Lawyers for Mr Mangione, 27, want to block prosecutors from showing or telling jurors at his eventual Manhattan trial about statements he allegedly made and items authorities said they seized from his backpack during his arrest.
The objects include a 9mm handgun that prosecutors say matches the one used in the killing and a notebook in which they say Mr Mangione described his intent to “wack” a health insurance executive.
The defence contends the items should be excluded because police didn’t get a warrant before searching Mr Mangione’s backpack. They also want to suppress some statements Mr Mangione made to law enforcement personnel, such as allegedly giving a false name, because officers started asking questions before telling him he had a right to remain silent.

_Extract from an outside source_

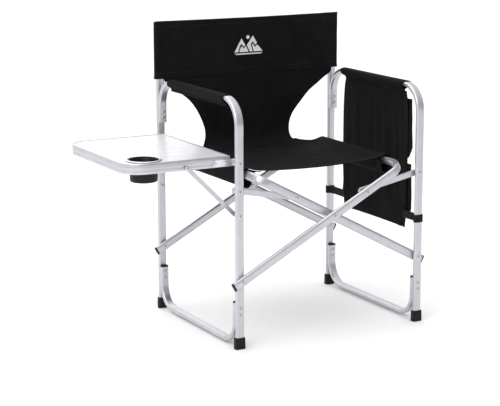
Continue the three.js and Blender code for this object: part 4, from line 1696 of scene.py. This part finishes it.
@dataclass
class Organiser:
    """Backing panel, two bellied pouches and straps of the right side."""

    shop: Workshop
    x: float = 287.5
    front: float = -184.0
    rear: float = 166.0
    top: float = 657.0
    bottom: float = 262.0
    taper: float = 14.0
    strap_z: float = 302.0

    def panel(self) -> None:
        """Sews the backing panel, hung from the arm sleeve and tied by its lower corners."""
        rows = []
        for t in np.linspace(0, 1, 64):
            z = self.bottom + (self.top - self.bottom) * t
            pull = self.taper * (1 - t) - 5.0 * math.sin(math.pi * t)
            tied = 7.0 * math.exp(-((z - self.strap_z) / 26.0) ** 2)
            begin = self.front + pull * 0.7 + 12 * t ** 10 - tied * 0.5
            end = self.rear - pull - 12 * t ** 10 + tied
            y = np.linspace(begin, end, 60)
            across = (y - begin) / (end - begin)
            sag = 5.0 * np.sin(math.pi * across) * (1 - t) ** 2
            x = self.x + 2.5 * np.sin(2.2 * math.pi * across + 0.6) * (1 - t) * t * 2
            rows.append(np.column_stack([x, y, z + sag]))
        rows = crumple(np.array(rows), 0, 3.2, 120.0, 6.4)
        rows[-3:, :, 0] = self.x
        made = self.shop.grid("organiser_backing", rows, Finish.CLOTH, Ends.OPEN, False, "alr")
        self.shop.relax(made, lambda p: 1.0 if p.z > 648 or (abs(p.z - self.strap_z) < 14 and (
            p.y < self.front + 24 or p.y > self.rear - 24)) else 0.0, 22, 0.8, 5.0, 0.006)
        self.shop.thicken(made, 1.2)
        self.shop.hang(made, "right_frame", "organiser_panel")

    def pouch(self, name: str, below: float, tall: float, deep: float) -> None:
        """Sews one pouch: a bellied face with gathered sides and a bound mouth.

        Args:
            name: "upper" or "lower".
            below: from the panel's top to the mouth.
            tall: height of the pouch.
            deep: how far its belly stands out.
        """
        half, middle = 167.0, (self.front + self.rear) / 2 - 7
        high = 653.2 - below
        ups, sides = np.linspace(0, 1, 46), np.sin(np.linspace(-math.pi / 2, math.pi / 2, 90))
        rows = []
        for t in ups:
            side = 1 - np.abs(sides) ** 18
            base = min(1.0, (t / 0.16)) ** 0.5
            belly = deep * base * (1 - 0.22 * t ** 2) * (0.9 + 0.1 * np.cos(sides * 3)) * side ** 0.35
            mouth = -4.5 * (1 - sides ** 2) * t ** 6
            z = high - tall + tall * t + mouth
            rows.append(np.column_stack([self.x + 2.6 + belly, middle + sides * half, z]))
        rows = np.array(rows)
        loose = crumple(rows, 0, 2.4, 58.0, 2.0 + below)
        share = np.clip((rows[..., :1] - self.x - 6) / 12, 0, 1)
        share = share * np.clip((half - np.abs(rows[..., 1:2] - middle)) / 12, 0.25, 1)
        rows = rows * (1 - share) + loose * share
        made = self.shop.grid(f"organiser_{name}_pocket", rows, Finish.CLOTH, Ends.OPEN, False, "lr")
        self.shop.thicken(made, 1.2)
        self.shop.hang(made, "right_frame", f"organiser_{name}_pouch")
        mouth = rows[-1]
        tape = []
        for drop, out in ((-9, 1.0), (-9, 1.5), (0.6, 1.5), (1.4, 0.2), (0.6, -1.3), (-9, -1.3), (-9, -0.9)):
            tape.append(mouth + (out, 0, drop))
        bound = self.shop.grid(f"organiser_{name}_binding", np.array(tape), Finish.WEBBING, Ends.OPEN, False)
        self.shop.hang(bound, "right_frame")

    def strap(self, name: str, sign: int, edge: float, z: float, width: float, thick: float,
              *nodes: str) -> None:
        """Loops webbing round a leg and sews it to the panel's edge.

        Args:
            name: of the piece.
            sign: -1 for the front leg, 1 for the rear post.
            edge: y of the panel's edge.
            z: height of the strap's middle.
            width: of the webbing.
            thick: of the webbing.
            nodes: the frame's nodes that it stands for.
        """
        leg = rounded_outline(27.6, 15.6, 7.8, 7) + (self.x, sign * 241.0)
        order = np.argsort((leg[:, 1] - sign * 241.0) * sign)[0]
        leg = np.roll(leg, -order, axis=0)
        tab = [(self.x + 0.8, edge - sign * 16), (self.x + 0.9, edge), (self.x + 1.2, sign * 228)]
        path = np.concatenate([tab, leg[1:-1], [(self.x - 1.0, sign * 228), (self.x - 1.3, edge - sign * 4)]])
        route = resampled(smooth_curve(path, 1), 90)
        rows = np.array([np.column_stack([route, np.full(90, z + level)])
                         for level in np.linspace(-width / 2, width / 2, 5)])
        made = self.shop.grid(name, rows, Finish.WEBBING, Ends.OPEN, False)
        self.shop.thicken(made, thick)
        self.shop.hang(made, "right_frame", *nodes)

    def build(self) -> None:
        """Builds the organiser."""
        self.panel()
        self.pouch("upper", 21.0, 166.0, 27.0)
        self.pouch("lower", 209.0, 154.0, 27.0)
        self.strap("organiser_front_webbing", -1, -172.0, self.strap_z, 22.0, 1.7, "organiser_front_strap")
        self.strap("organiser_rear_webbing", 1, 156.0, self.strap_z, 22.0, 1.7, "organiser_rear_strap")
        log.info("organiser")


# ---------------------------------------------------------------- studio


@dataclass
class Studio:
    """Floor, light and camera."""

    shop: Workshop
    eye: tuple[float, float, float] = (-2336.5, -4081.6, 1321.0)
    turn: float = 28.857
    down: float = 11.769
    lens: float = 120.2
    shift: tuple[float, float] = (-0.0228, -0.0073)
    bright_way: tuple[float, float, float] = (-0.38, 0.5, 0.78)
    dim: float = 0.32
    bright: float = 1.05
    overhead: float = 1.0
    backdrop: float = 0.97
    floor_size: float = 30.0

    def floor(self) -> None:
        """Lays the floor."""
        size = self.floor_size
        mesh = bpy.data.meshes.new("studio_floor")
        mesh.from_pydata([(-size, -size, 0), (size, -size, 0), (size, size, 0), (-size, size, 0)], [],
                         [(0, 1, 2, 3)])
        mesh.materials.append(PaleFloor().material())
        floor = bpy.data.objects.new("studio_floor", mesh)
        bpy.context.scene.collection.objects.link(floor)

    def lamp(self, name: str, place: tuple[float, float, float], size: float, power: float) -> None:
        """Hangs one soft box that faces the chair.

        Args:
            name: of the lamp.
            place: in the frame's metres.
            size: of its side.
            power: in watts.
        """
        light = bpy.data.lights.new(name, "AREA")
        light.size, light.energy = size, power
        lamp = bpy.data.objects.new(name, light)
        lamp.location = place
        lamp.rotation_euler = (Vector((0, 0, 0.4)) - Vector(place)).to_track_quat("-Z", "Y").to_euler()
        bpy.context.scene.collection.objects.link(lamp)

    def sky(self) -> None:
        """Fills the room with even white light."""
        world = bpy.data.worlds.new("studio")
        bpy.context.scene.world = world
        graph = Graph("studio", world)
        way = Signal(graph, graph.node("ShaderNodeTexCoord").outputs["Generated"])
        facing = graph.node("ShaderNodeVectorMath", {"operation": "DOT_PRODUCT"},
                            {0: way, 1: self.bright_way})
        level = Signal(graph, facing.outputs["Value"]).ramp(-0.9, 0.9, self.dim, self.bright)
        room = graph.node("ShaderNodeBackground", inputs={"Strength": level})
        room.inputs[0].default_value = (1.0, 1.0, 1.0, 1.0)
        backdrop = graph.node("ShaderNodeBackground", inputs={"Strength": self.backdrop})
        backdrop.inputs[0].default_value = (1.0, 1.0, 1.0, 1.0)
        seen = graph.node("ShaderNodeLightPath").outputs["Is Camera Ray"]
        mixed = graph.node("ShaderNodeMixShader",
                           inputs={0: seen, 1: room.outputs[0], 2: backdrop.outputs[0]})
        graph.node("ShaderNodeOutputWorld", inputs={0: mixed.outputs[0]})

    def sun(self) -> None:
        """Adds a broad soft light that falls evenly over the floor."""
        light = bpy.data.lights.new("overhead", "SUN")
        light.energy, light.angle = self.overhead, math.radians(70)
        lamp = bpy.data.objects.new("overhead", light)
        lamp.rotation_euler = Vector((0.3, -0.15, -1.0)).to_track_quat("-Z", "Y").to_euler()
        bpy.context.scene.collection.objects.link(lamp)

    def camera(self) -> None:
        """Sets the camera."""
        data = bpy.data.cameras.new("camera")
        data.lens, data.sensor_width = self.lens, 36.0
        data.shift_x, data.shift_y = self.shift
        data.clip_end = 100.0
        camera = bpy.data.objects.new("camera", data)
        camera.location = self.shop.plan.row([self.eye])[0]
        camera.rotation_euler = (math.radians(90 - self.down), 0, -math.radians(self.turn))
        bpy.context.scene.collection.objects.link(camera)
        bpy.context.scene.camera = camera

    def build(self) -> None:
        """Sets up the studio."""
        self.floor()
        self.lamp("key", (-2.3, -1.9, 2.6), 1.8, 40.0)
        self.lamp("rear", (0.6, 3.2, 2.6), 2.4, 20.0)
        self.sky()
        self.sun()
        self.camera()
        bpy.context.scene.view_settings.view_transform = "Standard"
        log.info("studio")


def main() -> None:
    """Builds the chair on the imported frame."""
    logging.basicConfig(level=logging.INFO, format="%(name)s: %(message)s")
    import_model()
    shop = Workshop(Plan.read())
    rivets = Riveter(shop)
    Studio(shop).build()
    for side in ("left", "right"):
        SideFrame(shop, rivets, side).build()
        ArmSleeve(shop, side).build()
        for end in ("front", "rear"):
            FoldingLink(shop, rivets, side, end).build()
    for letter in ("a", "b"):
        SeatFrame(shop, rivets, letter).build()
    SideTable(shop, rivets).build()
    seat = Seat(shop)
    seat.build()
    Backrest(shop, seat).build()
    Organiser(shop).build()
    log.info("%d pieces", len(shop.made))


if __name__ == "__main__":
    main()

Mr Detwiler testified that he never told Mr Mangione he couldn’t leave, nor mentioned the New York shooting.
Defence lawyers, however, have argued in court filings that officers “strategically” stood in a way that prevented him from leaving.
Mr Mangione, the Ivy League-educated scion of a wealthy Maryland family, has pleaded not guilty to state and federal murder charges. The state charges carry the possibility of life in prison, while federal prosecutors are seeking the death penalty. Neither trial has been scheduled.
Mr Mangione’s lawyers want to bar evidence from both cases, but this week’s hearing pertains only to the state case.
Manhattan prosecutors haven’t yet laid out their arguments for allowing the disputed evidence. Their federal counterparts have said in court filings that police were justified in searching the backpack to ensure there were no dangerous items and that Mr Mangione’s statements to officers were voluntary and made before he was under arrest.
Five witnesses testified on Monday, including a Pennsylvania prison officer who said Mr Mangione told him that, when arrested, he had a backpack with foreign currency and a 3D-printed pistol.
Surveillance video showed a masked gunman shooting Thompson from behind as the executive walked to a Manhattan hotel for his company’s annual investor conference on December 4, 2024.